Another major draw at Dartmouth is the Hood Museum of Art, a robust modern collection. Travelers of all ages and tastes can come and enjoy Hanover's diverse charms, given its status as one of America's quintessential college towns.
A seaside neighbor to Rye, Portsmouth, counting 22,300 residents, balances the bustle of a larger place with a slower pace. Outdoor adventures to places like Pierce Island and Four Tree Island make Portsmouth a great place to plan a picnic. The town's historic main street attracts visitors of all kinds. Trivia alert: the town hosted the signing of what would be called the Treaty of Portsmouth, a 1905 pact that ended the Russo-Japanese War.

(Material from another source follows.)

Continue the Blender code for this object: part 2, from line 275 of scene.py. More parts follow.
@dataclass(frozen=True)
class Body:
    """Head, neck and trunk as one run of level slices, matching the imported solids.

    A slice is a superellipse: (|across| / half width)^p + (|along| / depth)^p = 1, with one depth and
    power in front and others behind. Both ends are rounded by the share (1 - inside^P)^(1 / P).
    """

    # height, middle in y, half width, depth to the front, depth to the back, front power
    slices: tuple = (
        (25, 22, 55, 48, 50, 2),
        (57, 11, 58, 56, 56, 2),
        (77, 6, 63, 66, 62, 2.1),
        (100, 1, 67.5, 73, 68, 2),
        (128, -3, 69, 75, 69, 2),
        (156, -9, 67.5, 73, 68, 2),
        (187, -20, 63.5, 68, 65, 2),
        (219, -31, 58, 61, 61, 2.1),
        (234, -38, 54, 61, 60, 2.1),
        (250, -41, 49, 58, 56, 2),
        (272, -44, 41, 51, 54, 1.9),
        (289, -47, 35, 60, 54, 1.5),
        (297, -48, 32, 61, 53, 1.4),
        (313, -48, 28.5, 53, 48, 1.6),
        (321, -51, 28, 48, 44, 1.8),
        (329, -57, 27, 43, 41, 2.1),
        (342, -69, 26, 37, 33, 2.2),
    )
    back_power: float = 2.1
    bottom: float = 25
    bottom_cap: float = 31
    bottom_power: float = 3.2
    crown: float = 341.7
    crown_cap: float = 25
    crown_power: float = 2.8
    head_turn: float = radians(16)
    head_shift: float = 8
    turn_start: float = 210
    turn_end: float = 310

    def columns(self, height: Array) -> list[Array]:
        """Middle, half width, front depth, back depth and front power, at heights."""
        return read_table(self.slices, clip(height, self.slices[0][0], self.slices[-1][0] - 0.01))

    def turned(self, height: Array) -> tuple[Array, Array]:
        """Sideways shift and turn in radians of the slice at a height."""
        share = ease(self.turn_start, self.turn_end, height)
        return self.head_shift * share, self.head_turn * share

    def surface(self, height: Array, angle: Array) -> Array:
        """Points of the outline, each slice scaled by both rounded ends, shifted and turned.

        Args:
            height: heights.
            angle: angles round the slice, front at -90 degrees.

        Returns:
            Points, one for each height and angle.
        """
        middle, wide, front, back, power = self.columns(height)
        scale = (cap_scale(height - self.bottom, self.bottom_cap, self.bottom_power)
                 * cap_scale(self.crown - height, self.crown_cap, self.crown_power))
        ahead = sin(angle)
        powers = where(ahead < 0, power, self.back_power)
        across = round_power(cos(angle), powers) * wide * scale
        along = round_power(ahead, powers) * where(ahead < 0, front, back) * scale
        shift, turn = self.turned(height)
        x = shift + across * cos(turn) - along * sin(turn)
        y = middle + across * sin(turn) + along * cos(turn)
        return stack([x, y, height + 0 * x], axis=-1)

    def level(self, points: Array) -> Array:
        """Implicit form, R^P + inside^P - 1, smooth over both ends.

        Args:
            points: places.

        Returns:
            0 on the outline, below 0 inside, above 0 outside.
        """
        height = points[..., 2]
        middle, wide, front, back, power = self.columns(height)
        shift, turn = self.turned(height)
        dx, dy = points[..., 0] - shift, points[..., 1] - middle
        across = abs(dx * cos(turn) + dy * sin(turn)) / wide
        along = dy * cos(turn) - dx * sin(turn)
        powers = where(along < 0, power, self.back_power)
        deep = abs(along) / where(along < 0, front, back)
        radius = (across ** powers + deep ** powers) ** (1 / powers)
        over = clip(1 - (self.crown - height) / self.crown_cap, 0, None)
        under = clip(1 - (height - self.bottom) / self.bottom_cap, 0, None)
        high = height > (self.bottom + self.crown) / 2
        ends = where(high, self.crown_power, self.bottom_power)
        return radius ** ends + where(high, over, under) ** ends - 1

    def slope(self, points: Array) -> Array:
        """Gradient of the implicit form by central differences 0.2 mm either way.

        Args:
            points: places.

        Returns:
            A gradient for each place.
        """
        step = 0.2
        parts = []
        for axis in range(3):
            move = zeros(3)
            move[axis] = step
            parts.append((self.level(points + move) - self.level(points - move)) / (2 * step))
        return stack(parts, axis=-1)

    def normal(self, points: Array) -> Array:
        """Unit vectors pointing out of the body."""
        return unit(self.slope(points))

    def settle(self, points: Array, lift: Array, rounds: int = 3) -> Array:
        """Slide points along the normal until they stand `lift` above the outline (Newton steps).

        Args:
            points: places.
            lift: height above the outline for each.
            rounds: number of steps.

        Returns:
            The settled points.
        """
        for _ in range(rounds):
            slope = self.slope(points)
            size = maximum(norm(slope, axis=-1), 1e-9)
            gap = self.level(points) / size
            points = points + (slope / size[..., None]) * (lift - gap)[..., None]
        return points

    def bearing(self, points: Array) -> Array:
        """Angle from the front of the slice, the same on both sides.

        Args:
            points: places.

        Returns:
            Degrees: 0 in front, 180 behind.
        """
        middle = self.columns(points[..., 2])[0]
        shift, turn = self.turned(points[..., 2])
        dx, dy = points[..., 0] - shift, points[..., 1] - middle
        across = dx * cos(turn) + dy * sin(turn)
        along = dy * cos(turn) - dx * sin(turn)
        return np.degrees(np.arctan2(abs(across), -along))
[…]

Prescott Park, a celebrated local garden and green space, hosts a yearly warm-weather concert schedule. As a classic New England small town, Portsmouth's other standouts include the Strawbery Banke, an outdoor history museum that takes its name and its Old English spelling from the many wild strawberries that 17th-century settlers found to grow locally. The town maintains a cooperative economy with nearby Kittery, Maine, just north across the Piscataqua River.
Seabrook, with 8,400 residents, sits in the southeast corner of New Hampshire's Atlantic coast. With part of its border on the state line with Massachusetts, Seabrook makes a great base for regional exploration and allows for a mix of New Hampshire and regional offerings for the visitor passing through or looking for a longer stay. Families can walk Seabrook's Beach or opt for the Blackwater River estuary, while the Seabrook Back Dunes provide many ways to enjoy the state's seaside natural settings.

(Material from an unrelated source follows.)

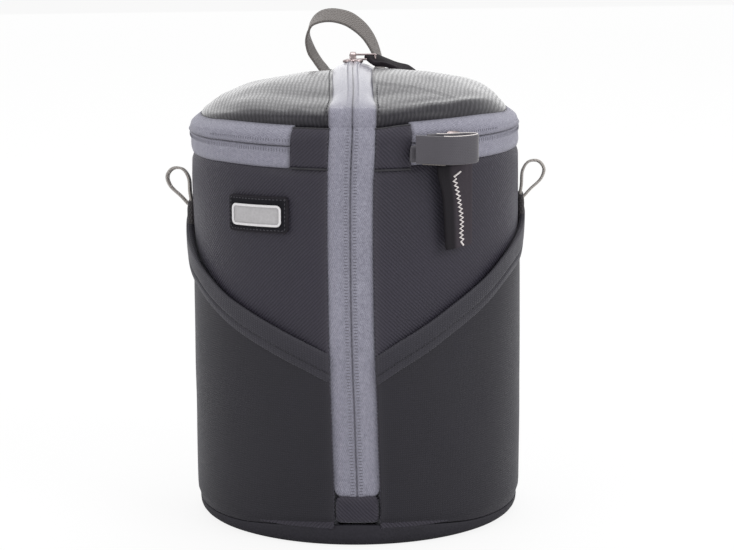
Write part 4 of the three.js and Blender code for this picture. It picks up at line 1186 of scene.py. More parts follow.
def pocket(side):
    def height(angle, share):
        low = flow(BASE_SEAM, angle) + 0.35
        return low + (hem_top(side, angle) - HEM_TALL + 1.6 - low) * share

    def place(angle, share, sink):
        z, full = height(angle, share), sin(pi * share)
        r = 66.15 + 0.25 * full + soft(angle / 16, z / 26, side + 9, 0.5) * full
        r -= 1.1 * (1 - ease(0, 0.045, share))
        r += 0.35 * hump(angle, FRONT_EDGE, 1.5)
        return at(side, angle, r - sink, z)

    angles = [FRONT_EDGE + 0.3 + a for a in FOLD_STEPS] + spread(FRONT_EDGE + 3.4, 92, 58)
    shares = [0, 0.01, 0.022, 0.036, 0.055] + spread(0.08, 1, 50)
    return panel(HALF[side] + "_pocket_cloth", angles, shares, place, 0.7,
                 lambda a, s: (radians(a) * 66, height(a, s)), roundness=0.6)


def hem_radius(side, angle, share):
    """The band's outer face: share 0 is its lower edge and 1 its upper one."""
    go = (angle - FRONT_EDGE) / (90 - FRONT_EDGE)
    r = 66.7 + 0.6 * ease(0.02, 0.25, go) + (HEM_END[side] - 67.3) * ease(0.55, 0.9, go)
    r -= 2.2 * ease(0.97, 1.1, go)
    r += 0.4 * sin(pi * share) ** 0.7 if 0 < share < 1 else 0
    r += 0.7 * share * share * ease(0, 0.1, go) - 0.42 * hump(share, HEM_SEAM, 0.05)
    return r + soft(angle / 9, share, side + 3, 0.15)


def hem(side):
    def place(angle, share, sink):
        z = hem_top(side, angle) - HEM_TALL * (1 - share)
        r = hem_radius(side, angle, share)
        if sink:
            r -= sink + max(0.0, r - sink - 65.9) * ease(62, 80, angle)
        return at(side, angle, r, z)

    shares = [0.02, 0.07, 0.13, 0.19, 0.23, 0.26, 0.28, 0.30, 0.32, 0.34, 0.37, 0.42] + spread(0.5, 0.98, 10)
    return panel(HALF[side] + "_hem_band", spread(FRONT_EDGE + 0.3, 97, 104), shares, place, 1.25,
                 lambda a, s: (radians(a) * 67, HEM_TALL * s), wear=0.9, strip=6)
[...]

For some fun in town and on the water, a recent surfing trend makes Seabrook unique among New Hampshire's warm-weather destinations. Come July, those looking to celebrate Independence Day with fireworks blaze a trail to Seabrook from neighboring Massachusetts: the toys are legal in New Hampshire but illegal across the state line.

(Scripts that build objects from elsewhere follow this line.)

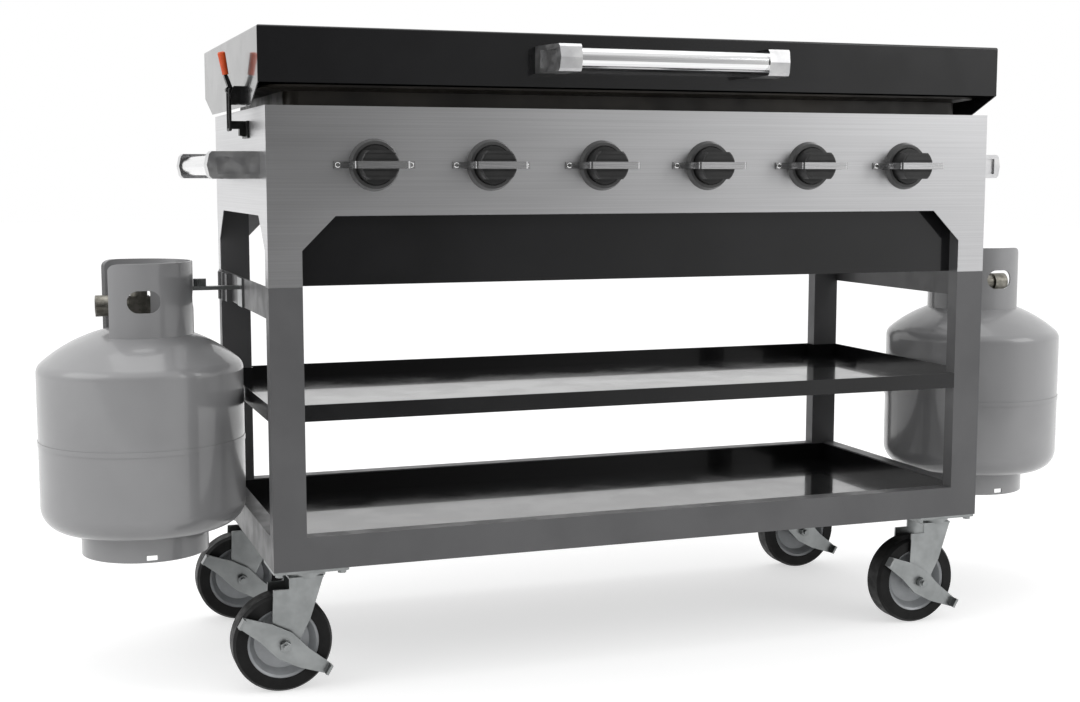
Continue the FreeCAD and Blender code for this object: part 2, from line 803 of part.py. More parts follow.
def grip_foot():
    px, pz = latch_pivot()
    return px - latch_arm_out, pz + latch_arm_up


def along_grip(share):
    """A point on the grip's axis, which leans outward as it rises."""
    ax, az = grip_foot()
    return ax - grip_lean * share, y_front + latch_from_front, az + 2 + grip_length * share


def latch_grip():
    foot, tip = V(*along_grip(0)), V(*along_grip(1))
    grip = Part.makeCone(grip_radius * 0.8, grip_radius, (tip - foot).Length, foot, tip - foot)
    top = [e for e in grip.Edges if abs(e.CenterOfMass.z - tip.z) < 0.1]
    grip = grip.makeFillet(grip_radius * 0.5, top)
    bore_end = 1 - (tang_short - grip_bore_gap) / grip_length
    bore = rod(along_grip(-0.1), along_grip(bore_end), tang_radius + grip_bore_gap)
    return grip.cut(bore)


def catch_level():
    return panel_top - catch_rise


def latch_hook():
    """The wire loop that hangs from the latch arm, over and outside the catch."""
    y = y_front + latch_from_front
    hx, hz = hook_pivot()
    z_low = catch_level() + catch_height / 2
    half = hook_spacing / 2
    pieces = []
    for side in (-1, 1):
        ys = y + side * half
        pieces.append(rod((hx, ys, hz), (hx, ys, z_low), hook_rod))
        for z in (hz, z_low):
            pieces.append(Part.makeSphere(hook_rod + hook_weld, V(hx, ys, z)))
    pieces.append(rod((hx, y - half, z_low), (hx, y + half, z_low), hook_rod))
    pieces.append(rod((hx, y - half, hz), (hx, y + half, hz), hook_rod))
    return fuse(pieces)


def latch_catch():
    y = y_front + latch_from_front
    z0 = catch_level()
    half = catch_width / 2
    nose = hook_pivot()[0] + hook_rod + catch_gap
    inner = hook_spacing / 2 - hook_rod - catch_side_gap
    plate = box(x_left - latch_plate, x_left, y - half, y + half, z0, z0 + catch_height)
    block_z = z0 + catch_height - catch_nose_height
    step = (x_left + nose) / 2
    arm = box(nose, x_left, y - inner, y + inner, block_z, z0 + catch_height)
    web = prism([(x_left, y - inner, z0 + 2), (step, y - inner, z0 + 4), (step, y - inner, block_z + 1),
                 (x_left, y - inner, block_z + 1)], (0, 2 * inner, 0))
    return fuse([plate, arm, web])


def latches():
    save("latch_catches", both_sides([latch_catch()]))
    save("latch_bases", both_sides([latch_base()]))
    for name, maker in (("latch_arm", latch_arm), ("latch_grip", latch_grip), ("latch_hook", latch_hook)):
        solid = maker()
        save(name + "_left", [solid])
        save(name + "_right", [mirror_x(solid)])


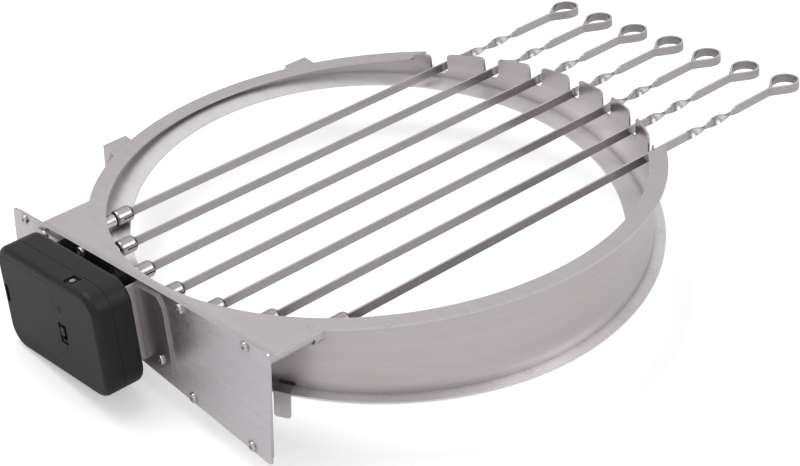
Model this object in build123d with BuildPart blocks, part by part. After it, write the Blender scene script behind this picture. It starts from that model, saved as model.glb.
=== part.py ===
"""Rotisserie ring with seven geared skewers and a battery drive.

Row frame: millimetres, +Z up.  The origin is the centre of the underside of
the bottom flange, the face that rests on the rim of the grill.  +Y points
along the skewers towards their handles, the drive hangs on the -Y side, and
the wedge-shaped ring is lowest at -X (hinge side) and highest at +X.
"Front" is -Y, "rear" is +Y and "left" is -X.
Most of the mechanism is laid out in the tilted top frame: x and z measured in
the plane of the top flange, whose upper face is z = 0.
"""
from build123d import *
from math import acos, atan2, cos, pi, radians, sin, sqrt, tan
import os

os.makedirs("parts", exist_ok=True)

# ------------------------------------------------------------ ring
WEDGE = 9.0                 # angle between the top flange and the bottom flange
MID_HEIGHT = 44.2           # height of the ring at its centre
WALL_R_IN = 238.4           # inside radius of the ring wall
SHEET = 2.0                 # sheet thickness of ring and bracket
WALL_R_OUT = WALL_R_IN + SHEET
TOP_R_IN = 235.0            # the top flange reaches a little inside the wall
TOP_R_OUT = 251.0
BOTTOM_R_IN = 216.5
BOTTOM_R_OUT = 251.0
BOTTOM_FRONT_Y = -239.6     # the bottom flange is cut straight behind the gears
TAB_TOP = 2.0               # rear tabs stand this much above the top flange
SLOT_W = 14.0               # skewer slots in the rear wall
SLOT_BOTTOM_Z = -18.5
GAP_X0, GAP_X1 = -154.0, 157.0   # the top flange is left out here (rear)
SHELF_X = 161.0             # half width of the shelf in front of the ring
# ------------------------------------------------------------ front plates
PLATE_Y = -250.0            # outer face of the front plate
PLATE_T = 2.0
BEARING_Y = PLATE_Y + PLATE_T        # between the front plate and the bearing plate
PLATES_REAR_Y = BEARING_Y + PLATE_T  # rear face of the bearing plate
PLATE_LIP = 7.7             # the front plate stands above the shelf
PLATE_X0, PLATE_X1 = -193.0, 159.4
PLATE_Z0 = -34.0            # lower edge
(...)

Wolfeboro, with 6,600 inhabitants, is a charming lakeside town on the shores of Lake Winnipesaukee, a hugely popular summer destination. The town has a locally famous classic Main Street, with post-card-perfect views and all-American storefronts. Wolfeboro Bay gives unparalleled access to the lake, and travelers can grab a chair at the town's numerous restaurant and cafe patios, where on-the-water views will inspire photos and memories to last for years.
In terms of local culture, start at the Clark Museum complex, with four buildings detailing old Lakes Region customs. The Wright Museum is another top draw in town, with displays about World War II and the testimonies of veterans who served. For a sugary treat, parents should take their kids, or vice versa, to the Yum Yum Shop, a lakeside bakery and ice cream counter — and a local legend — in operation since 1948.
New Hampshire's Warmest Welcome Awaits In Its Small Towns
New Hampshire's depth and breadth of great small towns runs longer than this list. Its coastal settlements, like Portsmouth and Rye, have long inspired visitors with their seaside feeling and connection to history. The state's inland towns are also attractive, with towns like Hanover and Wolfeboro giving a flavor of a part of the region that contracts with coastal living — but equally a part of New England's best traditions. In short, New Hampshire stands as a unique choice for a travel target, whether for the first time or a repeat visit.